The 1970s Boynton Beach residence Kit and Nancy Tatum intended to renovate as their vacation house started out humbly enough. It had original tile floors, a textured ceiling and carpeting in the main bathroom. “It was the epitome of a South Florida builder-grade home,” recalls their designer, Courtney Davis. “And it was begging to be updated.”
The property is nestled in a golf course community, so it didn’t seem right to pursue a typical coastal look, Davis explains. “We didn’t want it to feel like a beach house, but we did want it to feel like a Florida home,” she says. The abode also needed to reflect the Tatums’ new stage of life, a departure from their larger, more traditional permanent residence in New Hampshire. “Courtney and I set out to create a comfortable space that is both classic and beautiful,” Nancy says. They envisioned an Old Florida-style garden house that feels fresh and welcoming, with wow factors throughout.
They began with the structure’s bones. General contractor John Prendergast took the home down to the studs and, while keeping the layout roughly the same, added a bathroom, reworked doorways and openings, leveled floors and removed and lined walls. “We took it all the way down and then had to put it back together again so we could add the layers of design we wanted,” Davis says. “We were giving the house a soul where there really hadn’t been one before.”
Moldings and trim now infuse each space with character, as do ceiling treatments, including cypress over the living area. “We added intention to the architectural design through these somewhat small but very important changes,” Davis says. New built-ins also add personality: Where a wall once stood, double-sided cabinets face the kitchen on one side and, on the other, serve as bookcases backed with a blue grass-cloth wallcovering for the living area. Another set of cabinetry defines the entry and conceals a bar lined with a patterned antique tile. “It’s this little special jewel box of a spot, and it’s one of the first things you see when you walk in the door,” Davis says. “It sets the tone for the house.”

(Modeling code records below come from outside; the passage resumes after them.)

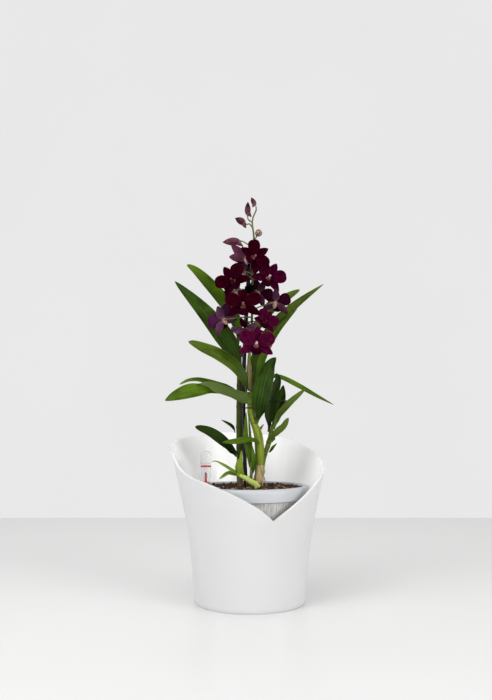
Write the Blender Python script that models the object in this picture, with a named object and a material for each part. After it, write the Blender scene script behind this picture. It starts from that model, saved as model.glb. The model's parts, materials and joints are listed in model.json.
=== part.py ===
"""A potted dendrobium orchid: the plant, its support stake and a wrapped self-watering planter.

The front of the object faces -Y, +X is to its right and +Z is up.  The origin is the centre of
the planter's flat underside.  Every size below is in millimetres and MM turns it into metres.
Run it with: blender --background --python part.py
"""
import math
import random

import bpy
from mathutils import Vector

MM = 0.001
GAP = 0.35

# Planter: one wrapped sheet whose left flap laps over the right flap at the front
PLANTER_PROFILE = [(2.6, 64.0), (47, 67.3), (79, 71.4), (106, 75.8), (136, 82.3), (155, 86.4),
                   (176, 92.4), (195, 98.6)]
PLANTER_WALL = 2.4
PLANTER_FLOOR = 3.4
PLANTER_FOOT_RADIUS = 62.4
PLANTER_FOOT_HEIGHT = 1.2
PLANTER_COLUMNS = 40
PLANTER_ROWS = 4
NOTCH_HEADING = -70.7
FLAP_EDGE = 359.4
# Rim height against the angle travelled clockwise from the notch, as seen from above
RIM_HEIGHTS = [(0, 100), (20, 120), (45, 136), (80, 151), (110, 176), (145, 188), (184, 192),
               (224, 186), (257, 171), (289, 154), (315, 139), (337, 120), (360, 100)]
CREASE_SWEEP = 24.6
CREASE_END = 69.0
CREASE_REACH = 100.0
FLAP_LAP = 2.0
FLAP_FADE = 70.0

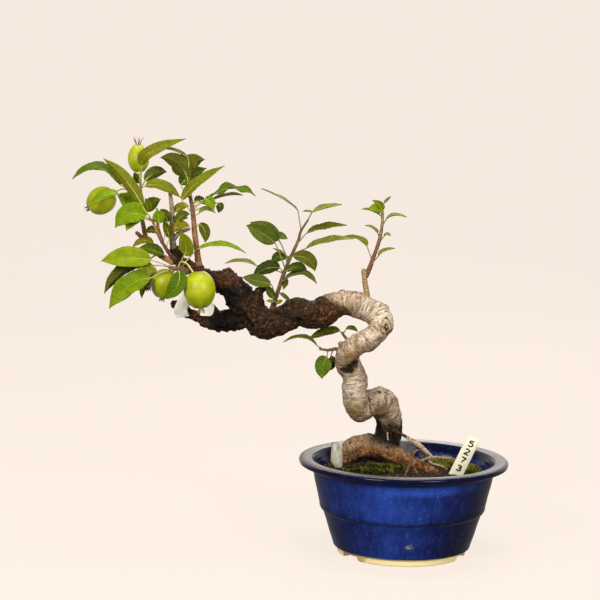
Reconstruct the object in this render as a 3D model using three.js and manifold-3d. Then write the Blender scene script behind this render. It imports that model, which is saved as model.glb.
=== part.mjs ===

The showpiece is in the back of the residence: the dining room, lined on its walls and ceiling with an unexpected powder blue lattice. This enchanting space is also the home’s greatest surprise transformation, as it was formerly a step- down, screened porch. “It was an important part of the house that we had to reclaim,” Davis notes. Blurring the line between inside and outside, the room features end chairs and a console table with botanical fabrics to enhance the garden feel. Oversize sheer Roman shades decorate the two sets of sliding doors that open completely to the exterior, highlighting the backyard pond, the greenery and the swan that visits often. “You can’t decide: Are you in an inside space or an outside space?” Davis muses. “Either way, it’s beautiful— and you’d like to sit down.”
The designer created multiple seating areas throughout the residence, including a morning room next to the kitchen furnished with a beaded chandelier, a green sofa and a pair of caned chairs. To capture a subtle sense of place, she incorporated nods to Florida in unexpected ways, like the living area’s blue rattan console table, lampshades with hand-painted palm fronds and Talavera pottery that lines the bookcases.
The color scheme was kept within a narrow scope of blues and greens, creating a smooth flow. “Because of the simple color palette, we had to be intentional with making little statements throughout each space so the house didn’t fall flat,” Davis explains, “so we used different patterns and played with scale.” She outfitted bedrooms with airy wallpapers, accented the living area’s traditional blue floral-printed chairs with pillows in modern punches of yellow and bright teal and played with surfaces, including painting the ceiling of the main bathroom a high- gloss opal lacquer.
As the project’s finishing touch, Nancy selected the artwork for the residence. “I have a new passion of art collecting since this experience,” she says. It’s this kind of inspiring mentality Davis hoped to cultivate for the Tatums in their inviting vacation home. “They wanted it to be a place that people could drop by—and, quite honestly, people do,” she says.